_The problem_. Quote only the part that opens with the line containing "build_rail(plated_strip)" and closes with the line containing "obj.matrix_world = world". Keep both of those lines.

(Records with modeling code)
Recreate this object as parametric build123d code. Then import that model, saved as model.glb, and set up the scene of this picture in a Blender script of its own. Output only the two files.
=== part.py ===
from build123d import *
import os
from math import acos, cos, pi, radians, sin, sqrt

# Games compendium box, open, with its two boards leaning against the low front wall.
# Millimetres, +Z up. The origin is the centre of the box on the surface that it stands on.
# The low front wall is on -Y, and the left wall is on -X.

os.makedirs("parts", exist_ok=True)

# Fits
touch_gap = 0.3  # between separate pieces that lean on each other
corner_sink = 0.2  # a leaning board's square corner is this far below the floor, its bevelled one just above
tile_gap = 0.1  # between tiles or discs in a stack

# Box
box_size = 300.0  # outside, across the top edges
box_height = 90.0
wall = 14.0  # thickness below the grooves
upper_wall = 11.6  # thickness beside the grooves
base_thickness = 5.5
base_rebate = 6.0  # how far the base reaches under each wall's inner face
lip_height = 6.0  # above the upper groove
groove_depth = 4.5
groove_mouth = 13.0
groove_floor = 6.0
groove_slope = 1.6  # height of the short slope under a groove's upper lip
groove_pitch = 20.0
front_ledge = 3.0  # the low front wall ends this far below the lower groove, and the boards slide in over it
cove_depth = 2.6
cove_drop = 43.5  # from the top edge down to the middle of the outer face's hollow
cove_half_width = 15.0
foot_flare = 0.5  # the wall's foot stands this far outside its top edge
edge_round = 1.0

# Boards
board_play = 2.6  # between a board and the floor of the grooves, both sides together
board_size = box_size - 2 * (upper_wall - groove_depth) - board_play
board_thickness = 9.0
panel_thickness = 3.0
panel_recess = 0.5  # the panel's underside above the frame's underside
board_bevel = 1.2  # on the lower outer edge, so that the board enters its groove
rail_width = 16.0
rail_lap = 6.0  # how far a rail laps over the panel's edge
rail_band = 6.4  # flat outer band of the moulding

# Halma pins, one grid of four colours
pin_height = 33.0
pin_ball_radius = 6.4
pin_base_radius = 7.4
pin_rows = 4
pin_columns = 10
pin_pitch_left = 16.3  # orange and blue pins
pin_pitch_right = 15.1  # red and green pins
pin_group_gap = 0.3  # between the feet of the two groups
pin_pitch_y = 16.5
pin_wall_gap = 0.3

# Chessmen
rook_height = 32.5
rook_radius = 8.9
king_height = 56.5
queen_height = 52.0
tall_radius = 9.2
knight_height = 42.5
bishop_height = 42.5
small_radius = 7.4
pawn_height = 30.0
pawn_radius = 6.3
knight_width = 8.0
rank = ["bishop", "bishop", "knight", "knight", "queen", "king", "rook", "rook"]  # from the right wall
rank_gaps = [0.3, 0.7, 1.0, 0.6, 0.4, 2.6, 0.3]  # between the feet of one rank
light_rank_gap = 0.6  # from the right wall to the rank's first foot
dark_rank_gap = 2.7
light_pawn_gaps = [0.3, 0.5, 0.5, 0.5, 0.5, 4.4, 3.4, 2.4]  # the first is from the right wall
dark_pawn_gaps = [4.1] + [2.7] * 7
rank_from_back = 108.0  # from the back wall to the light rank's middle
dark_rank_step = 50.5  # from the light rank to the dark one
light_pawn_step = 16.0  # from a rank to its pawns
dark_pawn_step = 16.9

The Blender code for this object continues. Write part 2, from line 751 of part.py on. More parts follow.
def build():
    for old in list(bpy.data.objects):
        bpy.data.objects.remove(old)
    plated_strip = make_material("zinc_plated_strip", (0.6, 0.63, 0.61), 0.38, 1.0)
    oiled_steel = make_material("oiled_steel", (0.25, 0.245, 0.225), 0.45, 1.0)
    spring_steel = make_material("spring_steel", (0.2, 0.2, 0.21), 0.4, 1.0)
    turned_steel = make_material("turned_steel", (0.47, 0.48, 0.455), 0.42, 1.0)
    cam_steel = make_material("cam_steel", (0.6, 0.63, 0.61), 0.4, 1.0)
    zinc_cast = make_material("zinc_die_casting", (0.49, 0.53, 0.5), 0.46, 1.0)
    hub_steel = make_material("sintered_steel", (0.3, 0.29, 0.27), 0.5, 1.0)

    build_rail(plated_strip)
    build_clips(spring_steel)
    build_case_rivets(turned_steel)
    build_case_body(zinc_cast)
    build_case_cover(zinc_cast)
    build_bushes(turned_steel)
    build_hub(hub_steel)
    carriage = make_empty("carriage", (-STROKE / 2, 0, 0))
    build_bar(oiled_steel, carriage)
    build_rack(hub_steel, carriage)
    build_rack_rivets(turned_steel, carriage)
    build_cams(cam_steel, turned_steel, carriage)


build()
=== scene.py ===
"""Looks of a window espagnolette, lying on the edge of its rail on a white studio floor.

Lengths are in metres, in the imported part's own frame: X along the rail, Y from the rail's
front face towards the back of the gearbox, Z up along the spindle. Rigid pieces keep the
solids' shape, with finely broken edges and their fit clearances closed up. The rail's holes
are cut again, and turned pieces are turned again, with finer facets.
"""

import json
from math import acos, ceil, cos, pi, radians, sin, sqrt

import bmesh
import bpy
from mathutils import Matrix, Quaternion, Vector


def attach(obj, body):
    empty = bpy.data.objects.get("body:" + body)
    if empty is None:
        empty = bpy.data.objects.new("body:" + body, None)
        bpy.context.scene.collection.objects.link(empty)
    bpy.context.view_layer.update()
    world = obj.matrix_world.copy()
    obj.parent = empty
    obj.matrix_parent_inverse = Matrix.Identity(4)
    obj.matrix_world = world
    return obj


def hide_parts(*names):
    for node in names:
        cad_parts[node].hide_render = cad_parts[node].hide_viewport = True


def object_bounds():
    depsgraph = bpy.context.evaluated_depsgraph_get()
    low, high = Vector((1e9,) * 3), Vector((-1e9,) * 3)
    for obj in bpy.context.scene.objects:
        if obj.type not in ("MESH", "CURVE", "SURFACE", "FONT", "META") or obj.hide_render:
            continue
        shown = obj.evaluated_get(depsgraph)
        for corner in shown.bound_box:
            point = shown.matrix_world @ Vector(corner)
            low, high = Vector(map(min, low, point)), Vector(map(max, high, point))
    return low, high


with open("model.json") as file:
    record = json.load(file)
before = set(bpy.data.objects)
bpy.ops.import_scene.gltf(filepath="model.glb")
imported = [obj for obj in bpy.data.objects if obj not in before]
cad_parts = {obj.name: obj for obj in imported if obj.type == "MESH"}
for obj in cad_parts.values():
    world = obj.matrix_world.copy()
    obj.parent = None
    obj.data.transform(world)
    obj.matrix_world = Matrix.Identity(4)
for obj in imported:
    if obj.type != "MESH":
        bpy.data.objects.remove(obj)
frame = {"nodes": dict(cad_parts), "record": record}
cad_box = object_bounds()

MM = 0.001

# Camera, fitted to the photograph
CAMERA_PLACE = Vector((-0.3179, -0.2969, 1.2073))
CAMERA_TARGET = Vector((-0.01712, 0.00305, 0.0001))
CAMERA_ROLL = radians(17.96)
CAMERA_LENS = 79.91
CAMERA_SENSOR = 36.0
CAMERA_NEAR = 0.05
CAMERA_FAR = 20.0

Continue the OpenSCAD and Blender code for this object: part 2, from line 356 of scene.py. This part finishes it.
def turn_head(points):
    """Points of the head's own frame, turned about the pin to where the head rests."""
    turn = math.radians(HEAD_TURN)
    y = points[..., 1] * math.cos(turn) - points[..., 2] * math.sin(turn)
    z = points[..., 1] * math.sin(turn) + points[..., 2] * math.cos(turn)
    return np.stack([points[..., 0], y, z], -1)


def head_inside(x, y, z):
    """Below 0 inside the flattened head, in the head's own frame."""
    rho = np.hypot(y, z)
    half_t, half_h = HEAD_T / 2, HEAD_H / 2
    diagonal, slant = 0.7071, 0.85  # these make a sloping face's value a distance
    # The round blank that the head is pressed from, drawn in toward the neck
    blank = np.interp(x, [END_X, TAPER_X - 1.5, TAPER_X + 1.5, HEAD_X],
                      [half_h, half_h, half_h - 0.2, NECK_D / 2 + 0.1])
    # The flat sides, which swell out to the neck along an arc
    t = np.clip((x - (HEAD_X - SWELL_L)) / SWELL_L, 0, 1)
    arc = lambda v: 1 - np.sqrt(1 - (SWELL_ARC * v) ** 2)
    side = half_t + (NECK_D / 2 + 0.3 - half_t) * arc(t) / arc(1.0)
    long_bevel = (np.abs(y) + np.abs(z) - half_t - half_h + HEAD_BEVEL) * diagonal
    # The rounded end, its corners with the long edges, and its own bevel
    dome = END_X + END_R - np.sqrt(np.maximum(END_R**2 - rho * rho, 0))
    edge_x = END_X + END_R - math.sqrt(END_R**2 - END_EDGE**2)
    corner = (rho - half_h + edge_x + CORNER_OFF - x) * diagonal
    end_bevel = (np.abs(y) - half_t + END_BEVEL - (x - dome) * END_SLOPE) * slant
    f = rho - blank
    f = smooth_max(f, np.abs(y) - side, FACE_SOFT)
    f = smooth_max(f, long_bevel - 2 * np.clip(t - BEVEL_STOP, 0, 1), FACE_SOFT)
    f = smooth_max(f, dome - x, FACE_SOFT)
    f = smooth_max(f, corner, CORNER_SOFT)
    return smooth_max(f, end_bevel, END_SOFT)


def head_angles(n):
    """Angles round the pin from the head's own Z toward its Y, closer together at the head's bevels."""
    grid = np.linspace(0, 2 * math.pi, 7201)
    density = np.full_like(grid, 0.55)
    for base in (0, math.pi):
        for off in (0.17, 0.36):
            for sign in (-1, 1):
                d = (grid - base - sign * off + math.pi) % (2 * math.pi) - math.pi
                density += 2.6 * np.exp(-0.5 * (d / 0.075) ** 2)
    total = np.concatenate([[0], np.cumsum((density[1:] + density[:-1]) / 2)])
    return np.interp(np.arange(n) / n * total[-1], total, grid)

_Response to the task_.
    build_rail(plated_strip)
    build_clips(spring_steel)
    build_case_rivets(turned_steel)
    build_case_body(zinc_cast)
    build_case_cover(zinc_cast)
    build_bushes(turned_steel)
    build_hub(hub_steel)
    carriage = make_empty("carriage", (-STROKE / 2, 0, 0))
    build_bar(oiled_steel, carriage)
    build_rack(hub_steel, carriage)
    build_rack_rivets(turned_steel, carriage)
    build_cams(cam_steel, turned_steel, carriage)


build()
=== scene.py ===
"""Looks of a window espagnolette, lying on the edge of its rail on a white studio floor.

Lengths are in metres, in the imported part's own frame: X along the rail, Y from the rail's
front face towards the back of the gearbox, Z up along the spindle. Rigid pieces keep the
solids' shape, with finely broken edges and their fit clearances closed up. The rail's holes
are cut again, and turned pieces are turned again, with finer facets.
"""

import json
from math import acos, ceil, cos, pi, radians, sin, sqrt

import bmesh
import bpy
from mathutils import Matrix, Quaternion, Vector


def attach(obj, body):
    empty = bpy.data.objects.get("body:" + body)
    if empty is None:
        empty = bpy.data.objects.new("body:" + body, None)
        bpy.context.scene.collection.objects.link(empty)
    bpy.context.view_layer.update()
    world = obj.matrix_world.copy()
    obj.parent = empty
    obj.matrix_parent_inverse = Matrix.Identity(4)
    obj.matrix_world = world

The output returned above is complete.